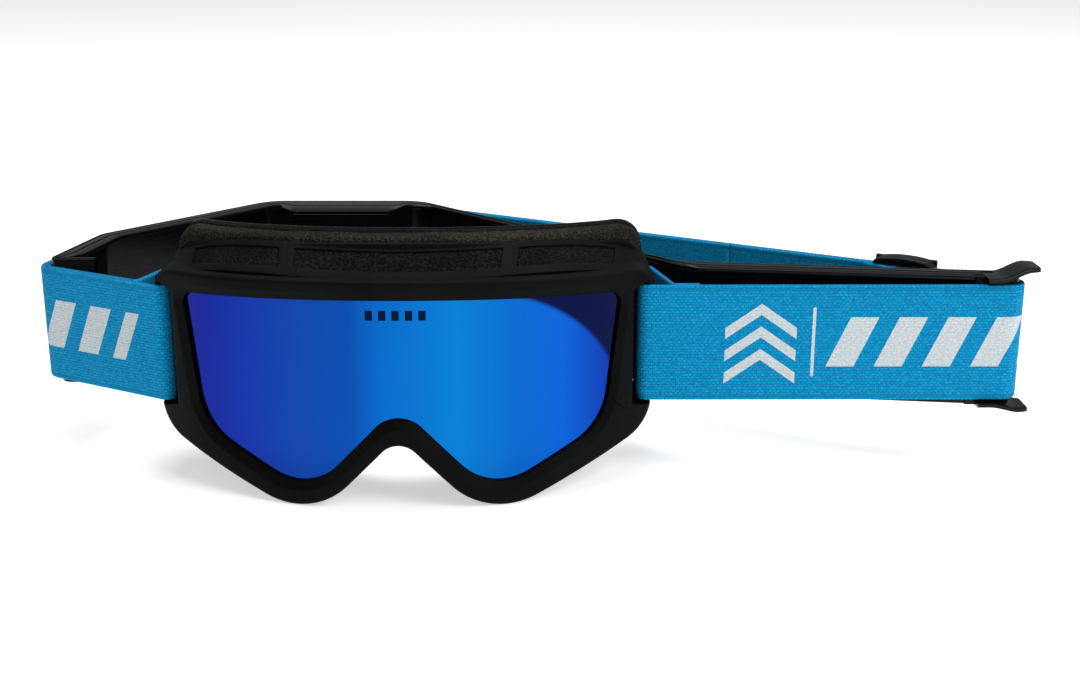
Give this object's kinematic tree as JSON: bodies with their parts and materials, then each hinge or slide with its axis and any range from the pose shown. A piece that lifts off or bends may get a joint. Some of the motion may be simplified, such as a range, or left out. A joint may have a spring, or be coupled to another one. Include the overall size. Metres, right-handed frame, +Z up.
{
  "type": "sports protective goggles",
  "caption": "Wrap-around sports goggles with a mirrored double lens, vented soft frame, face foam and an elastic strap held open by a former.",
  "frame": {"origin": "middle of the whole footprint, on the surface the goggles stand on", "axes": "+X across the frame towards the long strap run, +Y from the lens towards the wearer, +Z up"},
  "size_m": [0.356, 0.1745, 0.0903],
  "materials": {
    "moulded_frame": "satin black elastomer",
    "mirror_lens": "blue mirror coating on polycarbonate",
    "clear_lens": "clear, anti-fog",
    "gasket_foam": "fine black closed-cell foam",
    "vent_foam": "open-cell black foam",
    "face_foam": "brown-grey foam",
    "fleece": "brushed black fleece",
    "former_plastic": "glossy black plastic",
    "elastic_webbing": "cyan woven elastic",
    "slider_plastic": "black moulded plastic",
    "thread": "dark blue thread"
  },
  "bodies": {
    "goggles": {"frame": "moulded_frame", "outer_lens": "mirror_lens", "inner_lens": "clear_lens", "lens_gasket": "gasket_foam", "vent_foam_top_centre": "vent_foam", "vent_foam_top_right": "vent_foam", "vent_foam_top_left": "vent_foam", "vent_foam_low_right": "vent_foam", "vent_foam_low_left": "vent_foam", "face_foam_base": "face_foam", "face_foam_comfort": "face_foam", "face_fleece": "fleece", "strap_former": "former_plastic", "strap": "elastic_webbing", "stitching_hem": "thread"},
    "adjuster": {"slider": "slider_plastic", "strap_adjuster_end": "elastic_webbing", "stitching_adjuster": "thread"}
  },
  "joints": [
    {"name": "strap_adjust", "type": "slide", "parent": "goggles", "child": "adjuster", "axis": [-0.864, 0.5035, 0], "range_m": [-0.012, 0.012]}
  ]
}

...

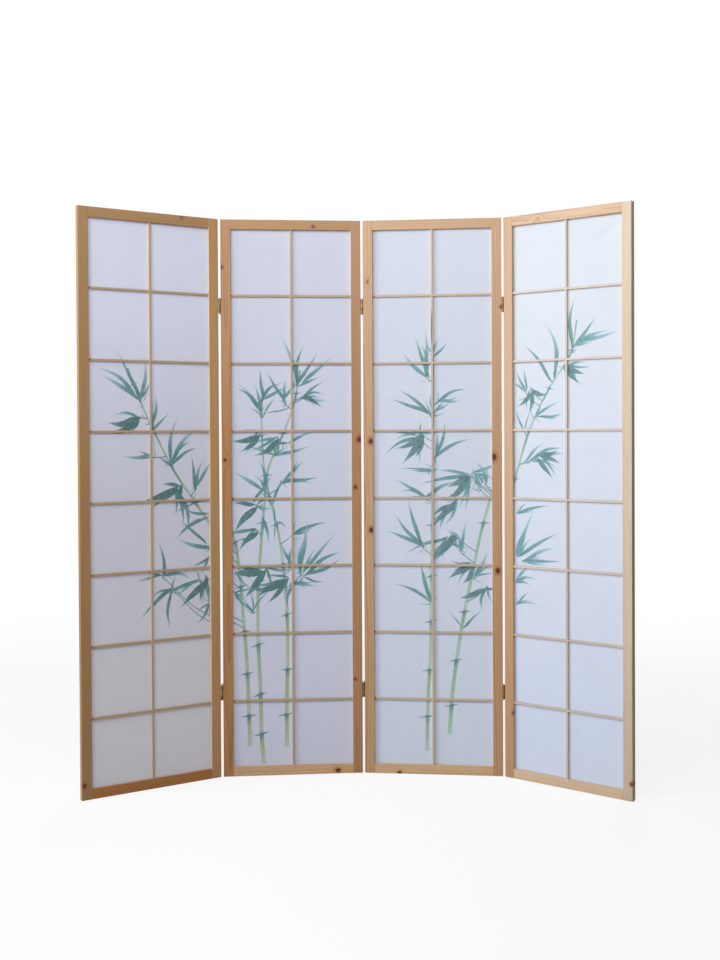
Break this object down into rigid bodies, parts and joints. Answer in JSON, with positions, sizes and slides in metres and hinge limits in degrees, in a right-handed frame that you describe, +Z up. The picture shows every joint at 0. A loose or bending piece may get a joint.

==

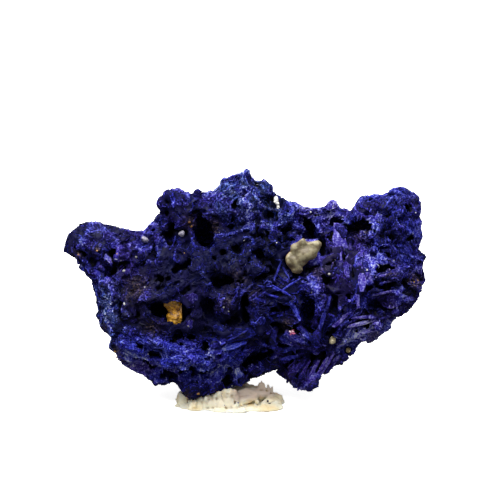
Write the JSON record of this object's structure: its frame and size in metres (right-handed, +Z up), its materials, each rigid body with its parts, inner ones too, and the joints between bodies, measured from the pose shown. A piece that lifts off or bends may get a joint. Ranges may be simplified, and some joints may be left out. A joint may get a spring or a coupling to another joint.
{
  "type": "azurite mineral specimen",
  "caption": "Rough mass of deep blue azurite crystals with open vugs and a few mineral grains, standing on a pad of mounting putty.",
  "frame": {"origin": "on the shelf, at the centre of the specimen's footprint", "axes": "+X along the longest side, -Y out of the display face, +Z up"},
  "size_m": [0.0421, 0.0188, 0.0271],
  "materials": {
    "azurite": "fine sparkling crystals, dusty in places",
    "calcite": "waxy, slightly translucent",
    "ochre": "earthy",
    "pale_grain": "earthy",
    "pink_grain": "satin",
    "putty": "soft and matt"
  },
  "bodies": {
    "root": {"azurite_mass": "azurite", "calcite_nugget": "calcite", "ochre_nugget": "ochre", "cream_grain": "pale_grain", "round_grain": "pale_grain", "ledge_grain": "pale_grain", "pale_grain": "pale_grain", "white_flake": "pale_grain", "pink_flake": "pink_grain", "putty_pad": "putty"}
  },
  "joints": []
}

### Exercise description
Give the count of lines in the data above that hold the string "lifts", with no additional words.

### Exercise response
2